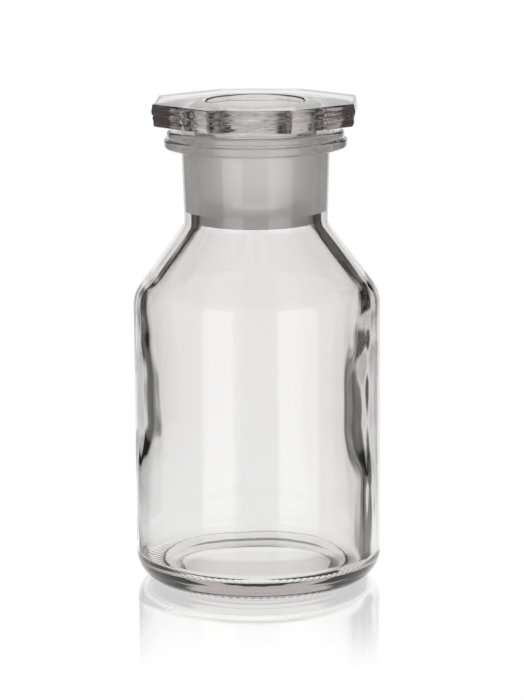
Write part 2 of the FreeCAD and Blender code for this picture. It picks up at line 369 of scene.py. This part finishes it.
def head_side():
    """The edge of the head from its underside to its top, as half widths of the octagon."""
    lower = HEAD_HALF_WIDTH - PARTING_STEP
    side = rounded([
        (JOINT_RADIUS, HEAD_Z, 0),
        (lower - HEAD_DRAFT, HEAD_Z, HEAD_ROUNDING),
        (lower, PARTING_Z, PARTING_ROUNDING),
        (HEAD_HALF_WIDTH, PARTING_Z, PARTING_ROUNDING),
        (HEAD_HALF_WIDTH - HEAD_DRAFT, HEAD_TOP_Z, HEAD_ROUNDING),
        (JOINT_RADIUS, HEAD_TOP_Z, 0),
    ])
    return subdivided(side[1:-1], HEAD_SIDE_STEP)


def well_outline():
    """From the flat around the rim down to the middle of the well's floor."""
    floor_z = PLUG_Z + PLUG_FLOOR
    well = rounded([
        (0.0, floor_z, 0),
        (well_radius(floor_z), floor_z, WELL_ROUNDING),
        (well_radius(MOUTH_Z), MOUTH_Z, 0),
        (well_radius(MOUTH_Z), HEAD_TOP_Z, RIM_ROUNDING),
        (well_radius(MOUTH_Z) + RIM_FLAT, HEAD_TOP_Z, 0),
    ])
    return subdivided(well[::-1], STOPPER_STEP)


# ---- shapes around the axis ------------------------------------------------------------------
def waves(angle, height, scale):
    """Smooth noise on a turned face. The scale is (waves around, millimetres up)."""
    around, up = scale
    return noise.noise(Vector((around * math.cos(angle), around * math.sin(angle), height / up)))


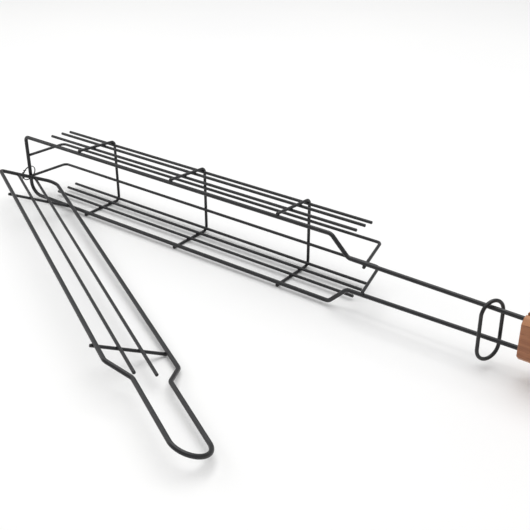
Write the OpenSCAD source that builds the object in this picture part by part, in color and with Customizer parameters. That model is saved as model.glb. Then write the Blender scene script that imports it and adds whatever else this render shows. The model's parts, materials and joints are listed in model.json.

+ + + + + + +

Restate all of the entries exactly, please.

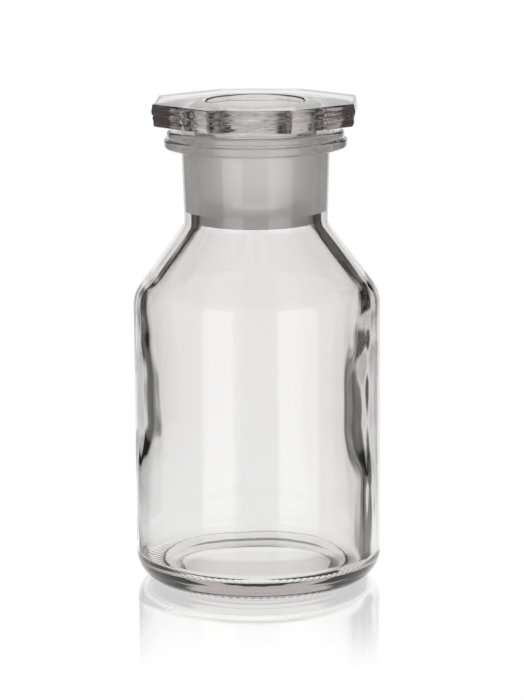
Write part 2 of the FreeCAD and Blender code for this picture. It picks up at line 369 of scene.py. This part finishes it.
def head_side():
    """The edge of the head from its underside to its top, as half widths of the octagon."""
    lower = HEAD_HALF_WIDTH - PARTING_STEP
    side = rounded([
        (JOINT_RADIUS, HEAD_Z, 0),
        (lower - HEAD_DRAFT, HEAD_Z, HEAD_ROUNDING),
        (lower, PARTING_Z, PARTING_ROUNDING),
        (HEAD_HALF_WIDTH, PARTING_Z, PARTING_ROUNDING),
        (HEAD_HALF_WIDTH - HEAD_DRAFT, HEAD_TOP_Z, HEAD_ROUNDING),
        (JOINT_RADIUS, HEAD_TOP_Z, 0),
    ])
    return subdivided(side[1:-1], HEAD_SIDE_STEP)


def well_outline():
    """From the flat around the rim down to the middle of the well's floor."""
    floor_z = PLUG_Z + PLUG_FLOOR
    well = rounded([
        (0.0, floor_z, 0),
        (well_radius(floor_z), floor_z, WELL_ROUNDING),
        (well_radius(MOUTH_Z), MOUTH_Z, 0),
        (well_radius(MOUTH_Z), HEAD_TOP_Z, RIM_ROUNDING),
        (well_radius(MOUTH_Z) + RIM_FLAT, HEAD_TOP_Z, 0),
    ])
    return subdivided(well[::-1], STOPPER_STEP)


# ---- shapes around the axis ------------------------------------------------------------------
def waves(angle, height, scale):
    """Smooth noise on a turned face. The scale is (waves around, millimetres up)."""
    around, up = scale
    return noise.noise(Vector((around * math.cos(angle), around * math.sin(angle), height / up)))


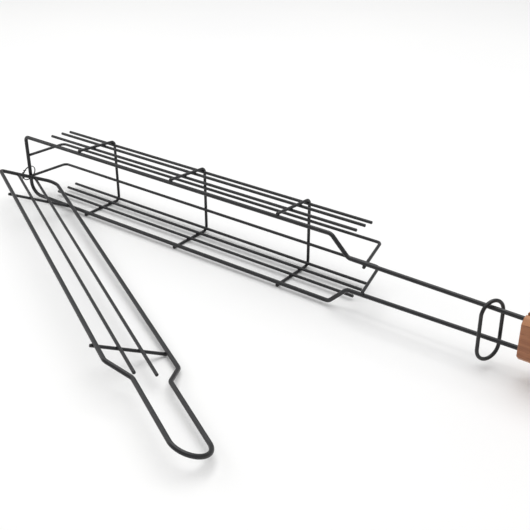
Write the OpenSCAD source that builds the object in this picture part by part, in color and with Customizer parameters. That model is saved as model.glb. Then write the Blender scene script that imports it and adds whatever else this render shows. The model's parts, materials and joints are listed in model.json.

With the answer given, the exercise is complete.